==== Supplied data

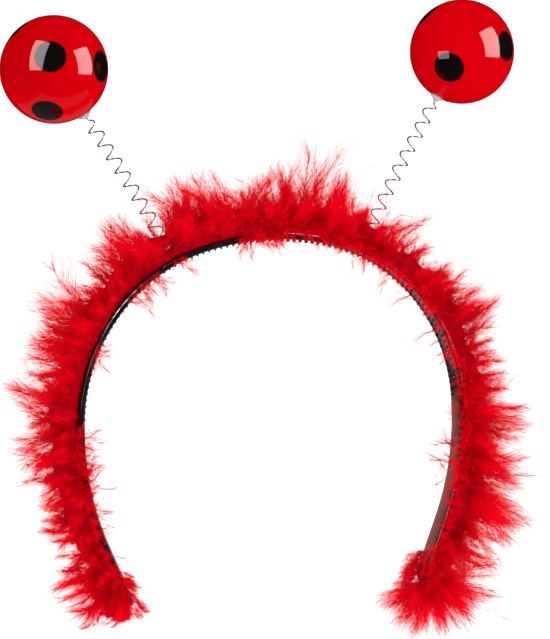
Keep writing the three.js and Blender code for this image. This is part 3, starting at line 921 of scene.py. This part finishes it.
every = np.arange(len(root))
ribs = np.stack([on_rib(every, np.full(len(root), RIB_SHARE * s))[0] for s in t], axis=1)
barbs, start = barb_lines()
strands = np.concatenate([ribs, barbs])
strands = bend(strands.reshape(-1, 3)).reshape(strands.shape)
pressed = (strands[..., 0] < 0) & (strands[..., 2] < PRESSED_LEVEL)
strands[pressed, 2] = PRESSED_LEVEL + PRESSED_SHARE * (strands[pressed, 2] - PRESSED_LEVEL)
widths = np.concatenate([np.full(len(ribs), RIB_WIDTH), np.full(len(barbs), BARB_WIDTH)])
# Barbs that start low on their rib get a darker red, which is painted shade deep in the trim; the plume's
# share is random tone, and the ribs are the darkest red.
tone_and_painted_shade = np.concatenate([np.full(len(ribs), RIB_DEPTH), 0.45 * shade[plume] + 0.9 * start])
piece_limits = np.quantile(root[plume, 0], np.arange(1, len(TRIM_PIECES)) / len(TRIM_PIECES))
piece_of = np.searchsorted(piece_limits, root[:, 0])
piece_of = np.concatenate([piece_of, piece_of[plume]])
middle, half = (cad_high + cad_low) / 2, (cad_high - cad_low) / 2
kept = np.all(np.abs(strands - middle) < np.array(half) + MOST_PROUD, axis=(1, 2))
print("barbs", len(barbs), "ribs", len(ribs), "too long", np.sum(~kept))


def ribbon_curve(name, lines, widths):
    """A curve that draws each line as a narrow ribbon, tapering to its tip."""
    curve = bpy.data.curves.new(name, "CURVE")
    curve.dimensions = "3D"
    curve.extrude = BARB_WIDTH / 2
    for line, width, turn in zip(lines, widths, random.uniform(0, math.pi, len(lines))):
        spline = curve.splines.new("POLY")
        spline.points.add(len(line) - 1)
        spline.points.foreach_set("co", np.column_stack([line, np.ones(len(line))]).ravel())
        spline.points.foreach_set("radius", width / BARB_WIDTH * (1 - 0.8 * t))
        spline.points.foreach_set("tilt", np.full(len(line), turn))
    return curve


for index, name in enumerate(TRIM_PIECES):
    chosen = kept & (piece_of == index)
    mesh = curve_mesh(f"marabou_{name}", ribbon_curve(f"marabou_{name}", strands[chosen], widths[chosen]))
    depth = mesh.attributes.new("depth", "FLOAT", "POINT")
    depth.data.foreach_set("value", np.repeat(tone_and_painted_shade[chosen], len(mesh.vertices) // np.sum(chosen)))
    marabou = new_piece(f"marabou_{name}", mesh, "band", dyed_marabou)
    if name == "left_crown":
        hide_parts("feather_trim")
    print(marabou.name, "faces", len(mesh.polygons))

# %% [markdown]
# ## Studio
# The photograph's white is a light table: white acrylic that glows under and behind the object. It could be a
# bright world alone, but a real sheet also lights the down from below.

# %% Light table
glowing_acrylic = new_material("glowing_acrylic")
sheet = add(glowing_acrylic, "BsdfPrincipled", {
    "Base Color": linear("#f4f4f4"), "Roughness": 0.6,
    "Emission Color": (1, 1, 1, 1), "Emission Strength": 0.6})
add(glowing_acrylic, "OutputMaterial", {"Surface": sheet.outputs["BSDF"]})

FLOOR_SIZE = 6.0
BACK_HEIGHT = 3.0
BACK_BEND = 1.2
low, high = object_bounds()
floor_level = low.z - 1.5 * MM
bm = bmesh.new()
bmesh.ops.create_grid(bm, x_segments=1, y_segments=1, size=FLOOR_SIZE / 2)
back_edge = [e for e in bm.edges if all(v.co.y > 0 for v in e.verts)]
raised = bmesh.ops.extrude_edge_only(bm, edges=back_edge)
raised_verts = [v for v in raised["geom"] if isinstance(v, bmesh.types.BMVert)]
bmesh.ops.translate(bm, verts=raised_verts, vec=(0, 0, BACK_HEIGHT))
bmesh.ops.bevel(bm, geom=[e for e in bm.edges if e.calc_face_angle(0) > 1], offset=BACK_BEND, segments=16,
                profile=0.5, affect="EDGES", material=-1)
bmesh.ops.translate(bm, verts=bm.verts, vec=(0, 0, floor_level))
sweep_floor = new_piece("sweep_floor", mesh_from(bm, "sweep_floor"), None, glowing_acrylic)
sweep_floor.visible_glossy = False
sweep_floor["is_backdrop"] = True
print("floor at", round(floor_level / MM), "mm")

# %% [markdown]
# ## Lamps
# Two softboxes stand in front, one to the left and one further round to the right, and a third hangs above.
# Photographers put flags between a lamp and a gloss that should not show it. Here ray visibility and light
# linking are the flags. Each lamp is seen either by gloss or by the rest. Gloss doesn't see the wide floor or
# the room, and five of the smaller lamps shine on one piece only.

# %% Lamps and room
LAMP_DISTANCE = 0.9
OBJECT_MIDDLE = Vector((0, 0, 0))
UPRIGHT = Vector((0, 0, 1))
TABLE_PLACE = Vector((0, 0.12, floor_level))
BEHIND = Vector((-0.17, 0.85, 0.07))  # mirrored inside the right arm


def at_angles(azimuth, elevation):
    """Matrix of a lamp that faces the object from angles off the camera's line."""
    a, e = PHOTO_AZIMUTH + math.radians(azimuth), math.radians(elevation)
    way = Vector((math.sin(a) * math.cos(e), -math.cos(a) * math.cos(e), math.sin(e)))
    return facing(way * LAMP_DISTANCE, OBJECT_MIDDLE, UPRIGHT)


def lamp(name, matrix, width, height, radiance, gloss, colour="#ffffff", only_on=None, not_on=None):
    """A rectangular lamp, seen by gloss or by the rest, that can shine on one piece only or spare one."""
    data = bpy.data.lights.new(name, "AREA")
    data.shape = "RECTANGLE"
    data.size, data.size_y = width, height
    data.energy = radiance * math.pi * width * height
    data.color = linear(colour)[:3]
    holder = bpy.data.objects.new(name, data)
    bpy.context.scene.collection.objects.link(holder)
    holder.matrix_world = matrix
    holder.visible_camera = False
    holder.visible_glossy = gloss
    holder.visible_diffuse = holder.visible_transmission = not gloss
    if only_on or not_on:
        receivers = bpy.data.collections.new(f"{name}_receivers")
        receivers.objects.link(only_on or not_on)
        receivers.collection_objects[0].light_linking.link_state = "INCLUDE" if only_on else "EXCLUDE"
        holder.light_linking.receiver_collection = receivers


left_ball, right_ball = (bpy.data.objects[f"dotted_ball_{name}"] for name in BOPPERS)
lamp("left_shine", at_angles(-37, 31), 0.46, 0.95, 6, gloss=True, not_on=right_ball)
lamp("left_fill", at_angles(-37, 31), 0.46, 0.95, 2.4, gloss=False)
lamp("right_shine", at_angles(71, 17), 0.62, 0.8, 7, gloss=True)
lamp("right_fill", at_angles(71, 17), 0.62, 0.8, 3.8, gloss=False)
lamp("top_fill", at_angles(30, 70), 0.6, 0.6, 3.4, gloss=False)
lamp("edge_strip", at_angles(-46, 48), 0.5, 0.5, 50, gloss=True, only_on=hair_band)
lamp("small_card", at_angles(-42.5, -2), 0.44, 0.27, 4, gloss=True, only_on=right_ball)

over_table = facing(TABLE_PLACE, TABLE_PLACE + UPRIGHT, Vector((0, 1, 0)))
lamp("table_shine", over_table, 0.5, 0.5, 0.15, gloss=True, only_on=left_ball)
lamp("table_on_band", over_table, 0.5, 0.5, 0.6, gloss=True, only_on=hair_band)
behind = facing(BEHIND, OBJECT_MIDDLE, UPRIGHT)
lamp("rosy_card", behind, 0.5, 0.5, 1.4, gloss=True, colour="#ff9a8c", only_on=hair_band)

world = bpy.data.worlds.new("pale_room")
bpy.context.scene.world = world
world.use_nodes = True
world.node_tree.nodes.clear()
path = add(world, "LightPath")
level = add(world, "MapRange", {"Value": path.outputs["Is Camera Ray"], "To Min": 0.5, "To Max": 1.0})
room = add(world, "Background", {"Color": (1, 1, 1, 1), "Strength": level.outputs["Result"]})
add(world, "OutputWorld", {"Surface": room.outputs["Background"]})
world.cycles_visibility.glossy = False
bpy.context.scene.view_settings.view_transform = "Standard"
print("lamps", len(bpy.data.lights))

# %% Sizes and finish
low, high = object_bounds()
print("visual from", [round(v, 4) for v in low], "to", [round(v, 4) for v in high])
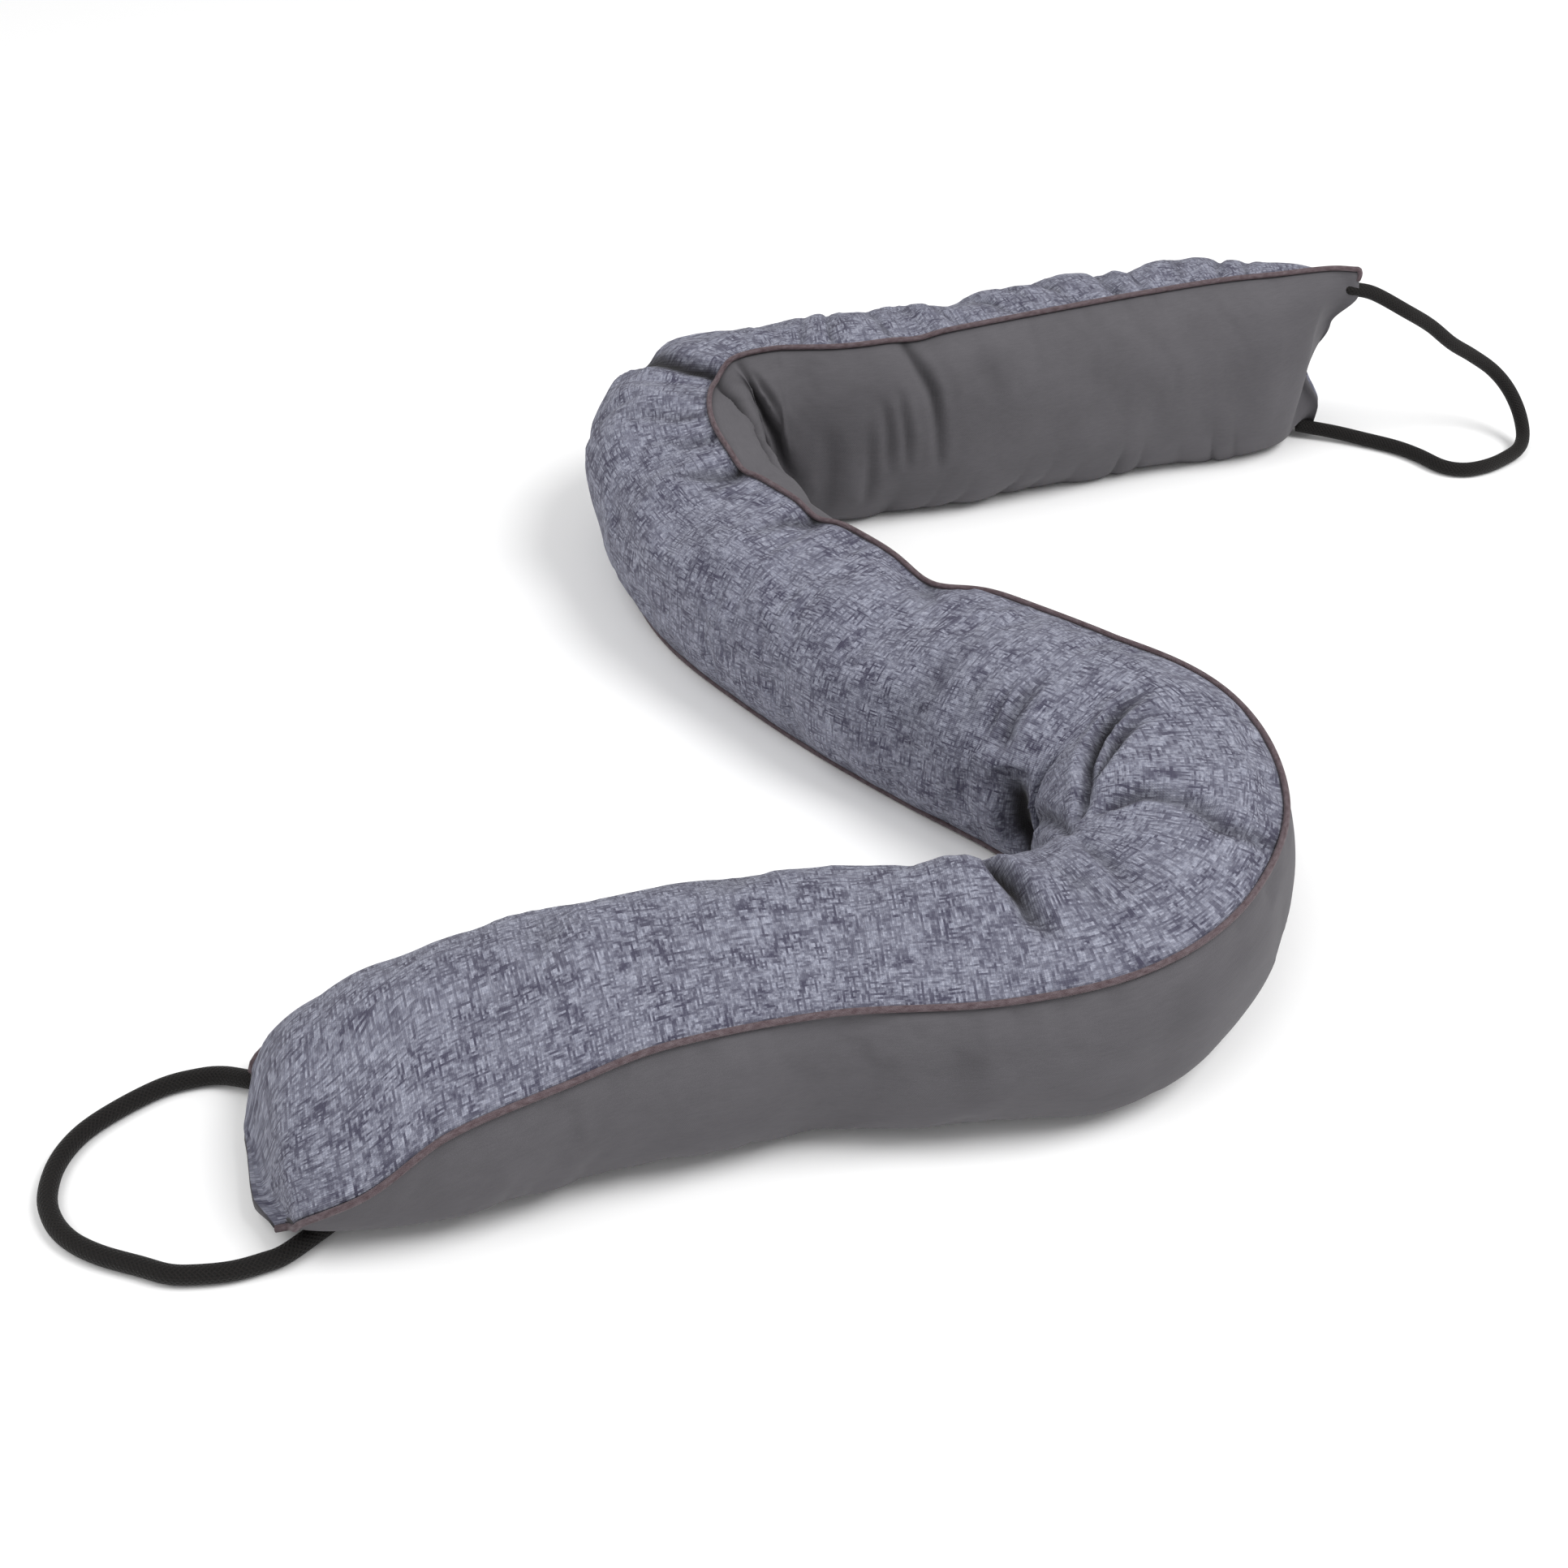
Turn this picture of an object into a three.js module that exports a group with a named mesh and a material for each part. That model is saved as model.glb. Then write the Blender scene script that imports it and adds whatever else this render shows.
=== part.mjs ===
// A stuffed fabric draught excluder, lying on the floor bent into a Z, with an elastic cord loop at each end.
// Two long strips of cloth, one patterned and one plain, are joined by two piped seams and filled.
// Millimetres, +Z up. The origin is on the floor, in the middle of the body's footprint.
import * as THREE from 'three';

// Driving sizes
const GAP = 0.3;
const STRIP_WIDTH = 120;
const EDGE_THICKNESS = 2.4;
const PIPING_DIAMETER = 2.6;
const PIPING_SIDES = 6;
const CORD_DIAMETER = 6;
const CORD_SIDES = 10;
const CORD_STEP = 12;

// The body's rings and points: the pitch of its rings, the points of a panel's cloth and of its parting,
// and the parts in which the way between two rows of the section table is measured out
const RING_PITCH = 7;
const PANEL_STEPS = 15;
const PARTING_STEPS = 4;
const ROW_PARTS = 40;

// The body's rounding: how square its outline is, how far it presses into the floor before it is laid flat,
// how far the seams stand out, over how many degrees, and how many degrees a slope is measured over
const SQUARENESS = 2.55;
const FLOOR_SINK = 3.5;
const SEAM_RIDGE = 2.2;
const SEAM_RIDGE_SPREAD = 9;
const SLOPE_DEGREES = 2;

// The inside of a bend: how much of its radius the cloth may take, how softly it is held back,
// and how many rings to each side its turn is measured over
const BEND_ROOM = 0.86;
const BEND_SOFTNESS = 6;
const TURN_REACH = 2;

// How the spacing of the puckers wanders, and over how many puckers
const PUCKER_WANDER = 1.3;
const PUCKER_WANDER_PERIOD = 2.7;

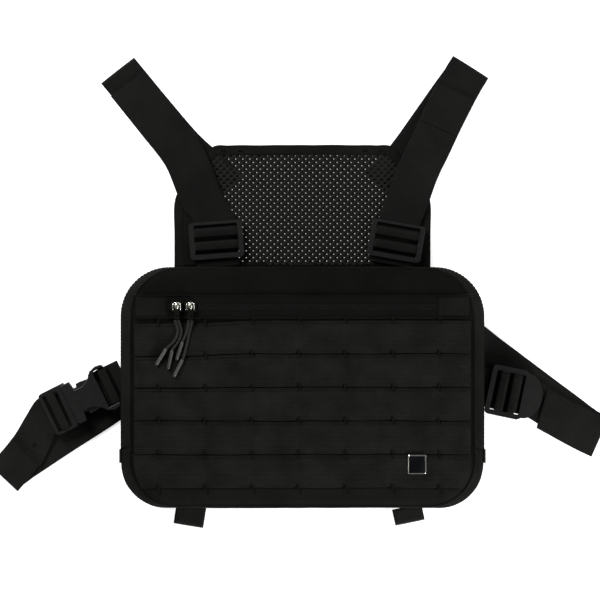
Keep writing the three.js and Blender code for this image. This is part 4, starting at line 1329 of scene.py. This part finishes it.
def makeBelt():
    spot = (buckle["x"], buckle["y"], buckle["webZ"] + bar["loadDrop"])
    turn = buckle["turn"]
    wrap = placed(reversed(turnedToX(wrapKeys(buckle["maleBar"], -1, 9.6, 12))), spot, turn)
    topZ = secondWebZ + layerStep
    x, y, angle = belt["leftTailEnd"]
    tail = [(x, y, topZ, angle), *[(fx, fy, topZ + 0.1, fa) for fx, fy, fa in belt["leftFront"][:1]]]
    front = [(fx, fy, secondWebZ, fa) for fx, fy, fa in belt["leftFront"]]
    keys = [*tail, *wrap, *front, *foldKeys(belt["leftFold"], secondWebZ, floorWebZ, 6), *belt["leftBack"]]
    webbingPiece(
        "beltLeft", keys, beltWide, beltWeb, seed=41, across=("bag", "male", (-140, -2, 0), (-190, -30, 0)),
        slot="webbing", replaces=["belt_left", "belt_back"],
    )
    hemWay, back = towards(angle), towards(angle - 90)
    for reach in (1.6, 4.0):
        middle = Vector((x, y, topZ + 0.7)) + back * reach
        addStitches(stitches["male"], spaced([middle - hemWay * 14.5, middle + hemWay * 14.5], 8), 2.9, 2.1, 0.26)
    tack = Vector((x, y, topZ + 0.75)) + back * 9
    addTack(stitches["male"], tack.x, tack.y, tack.z, 4.0, angle)

    anchorReach = (-bag["halfWidth"] - 0.9 - spot[0]) / math.cos(math.radians(turn))
    anchorReach -= beltWide / 2 * math.tan(math.radians(turn)) + buckle["femaleBar"]
    anchor = placed(turnedToX(wrapKeys(buckle["femaleBar"], 1, anchorReach, anchorReach)), spot, turn)
    webbingPiece(
        "buckleAnchor", anchor, beltWide, beltWeb, seed=43, body="bag", slot="webbing", replaces=["buckle_anchor"],
    )
    for node, name, body, edge in (
        ("buckle_male", "buckleMale", "male", 0.6), ("buckle_female", "buckleFemale", "bag", 0.9),
        ("prong_upper", "prongUpper", "prong_upper", 0.6), ("prong_lower", "prongLower", "prong_lower", 0.6),
    ):
        roundedCopy(node, name, acetal, body, edge, "buckle_plastic")

    # dark flaps of webbing under the buckle's open bars: painted shade, a dark sheet where the slots show only
    # shade
    for name, body, start, end, wide in (
        ("maleSlotShade", "male", -0.5, 21.0, 38), ("femaleSlotShade", "bag", 42.0, 66.0, 32),
    ):
        flat = [(start + (end - start) * k / 3, 0, -6.1, 90) for k in range(4)]
        webbingPiece(name, placed(flat, spot, turn), wide, loopWeb, 4, seed=45, body=body, slot="webbing")

    # right side: out from the sleeve, over the fold, round the tensioner's bar and back on itself
    tensioner = {"x": 170.6, "y": -5.8, "turn": -102}
    place = (tensioner["x"], tensioner["y"], secondWebZ + bar["loadDrop"])
    wrapRight = placed(wrapKeys(lock["strapBarY"], 1, lock["reach"], lock["reach"] + 2), place, tensioner["turn"])
    wrapRight = [(kx, ky, kz, ka + 180) for kx, ky, kz, ka in wrapRight]
    rightFold = foldKeys(belt["rightFold"], floorWebZ, secondWebZ, 8)
    tailRight = [(215, -25.5, secondWebZ + layerStep, 72), (237, -37.2, secondWebZ + layerStep, 67)]
    keysRight = [*belt["rightBack"], *rightFold, (215, -25, secondWebZ, 72), *wrapRight, *tailRight]
    webbingPiece(
        "beltRight", keysRight, beltWide, beltWeb, seed=47,
        across=("bag", "tensioner", (232, -28, 0), (186, -10, 0)), slot="webbing", replaces=["belt_tensioner_wrap"],
    )
    keeperZ = secondWebZ + 3.2
    keeper = [(200, -19.5, keeperZ, 74), (210, -24.8, keeperZ, 72), (224, -32.5, keeperZ, 69),
              (236, -38.6, keeperZ, 67), (248.2, -44.4, keeperZ - 0.3, 66)]
    webbingPiece("beltTailRight", keeper, beltWide + 2, beltWeb, seed=53, body="bag", slot="webbing")
    lean = math.radians(tensioner["turn"] + 90)
    seam = (tensioner["x"] - bag["halfWidth"] - gap) / math.cos(lean) - beltWide / 2 * math.tan(abs(lean)) - gap
    seam += lock["anchorBarY"]
    anchorRight = placed(wrapKeys(lock["anchorBarY"], -1, seam, seam), place, tensioner["turn"])
    webbingPiece(
        "tensionerAnchor", anchorRight, beltWide, beltWeb, seed=59, body="tensioner", slot="webbing",
        replaces=["belt_tensioner_anchor"],
    )
    roundedCopy("belt_tensioner", "beltTensioner", acetal, "tensioner", 0.75, "buckle_plastic")

    # dark flap of webbing behind the tensioner's slots: painted shade for the gaps between its bars
    slotShadeFlap = placed(lockBackingAndShade, place, tensioner["turn"])
    webbingPiece("tensionerSlotShade", slotShadeFlap, 41, loopWeb, 4, seed=57, body="tensioner", slot="webbing")


loops = {
    "rise": 4.0, "seamGap": 1.4,
    "places": [("left", -92.6, 9, 16), ("right", 86.8, -12, 13)],  # side, x, turn, length
}


def makeLoops():
    for side, x, turn, long in loops["places"]:
        angle = math.radians(turn)
        bottom = bag["back"] + gap
        top = bottom + loops["rise"]
        seamY = -bag["halfHeight"] - gap - loopWide / 2 * abs(math.sin(angle)) - loops["seamGap"]
        fold = {
            "x": x - long * math.sin(angle), "y": seamY - long * math.cos(angle),
            "heading": 270 - turn, "across": -turn,
        }
        keys = [(x, seamY, top, -turn), *foldKeys(fold, top, bottom, 4), (x, seamY, bottom, -turn)]
        webbingPiece(
            f"bottomLoop_{side}", keys, loopWide, loopWeb, seed=61, body=f"loop_{side}", slot="webbing",
            replaces=[f"bottom_loop_{side}"],
        )


makeStage()
makeCords()
print("cords laid")
makeSliders()
makeFrontPanel()
makeShell()
makeBack()
print("bag shell sewn")
makeLadder()
makePocketZip()
makeBadge()
print("front finished")
makeBib()
makeShoulders()
print("bib and shoulders finished")
makeBelt()
makeLoops()
for body, bm in stitches.items():
    finishPiece(f"stitches_{body}", bm, thread, body)
print("stitches sewn")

========

Task goal: Quote nothing but the lines that run from the line containing "Turn this picture" through the line containing "const PUCKER_WANDER_PERIOD = 2.7;", keeping both of them word for word.

Task solution:
Turn this picture of an object into a three.js module that exports a group with a named mesh and a material for each part. That model is saved as model.glb. Then write the Blender scene script that imports it and adds whatever else this render shows.
=== part.mjs ===
// A stuffed fabric draught excluder, lying on the floor bent into a Z, with an elastic cord loop at each end.
// Two long strips of cloth, one patterned and one plain, are joined by two piped seams and filled.
// Millimetres, +Z up. The origin is on the floor, in the middle of the body's footprint.
import * as THREE from 'three';

// Driving sizes
const GAP = 0.3;
const STRIP_WIDTH = 120;
const EDGE_THICKNESS = 2.4;
const PIPING_DIAMETER = 2.6;
const PIPING_SIDES = 6;
const CORD_DIAMETER = 6;
const CORD_SIDES = 10;
const CORD_STEP = 12;

// The body's rings and points: the pitch of its rings, the points of a panel's cloth and of its parting,
// and the parts in which the way between two rows of the section table is measured out
const RING_PITCH = 7;
const PANEL_STEPS = 15;
const PARTING_STEPS = 4;
const ROW_PARTS = 40;

// The body's rounding: how square its outline is, how far it presses into the floor before it is laid flat,
// how far the seams stand out, over how many degrees, and how many degrees a slope is measured over
const SQUARENESS = 2.55;
const FLOOR_SINK = 3.5;
const SEAM_RIDGE = 2.2;
const SEAM_RIDGE_SPREAD = 9;
const SLOPE_DEGREES = 2;

// The inside of a bend: how much of its radius the cloth may take, how softly it is held back,
// and how many rings to each side its turn is measured over
const BEND_ROOM = 0.86;
const BEND_SOFTNESS = 6;
const TURN_REACH = 2;

// How the spacing of the puckers wanders, and over how many puckers
const PUCKER_WANDER = 1.3;
const PUCKER_WANDER_PERIOD = 2.7;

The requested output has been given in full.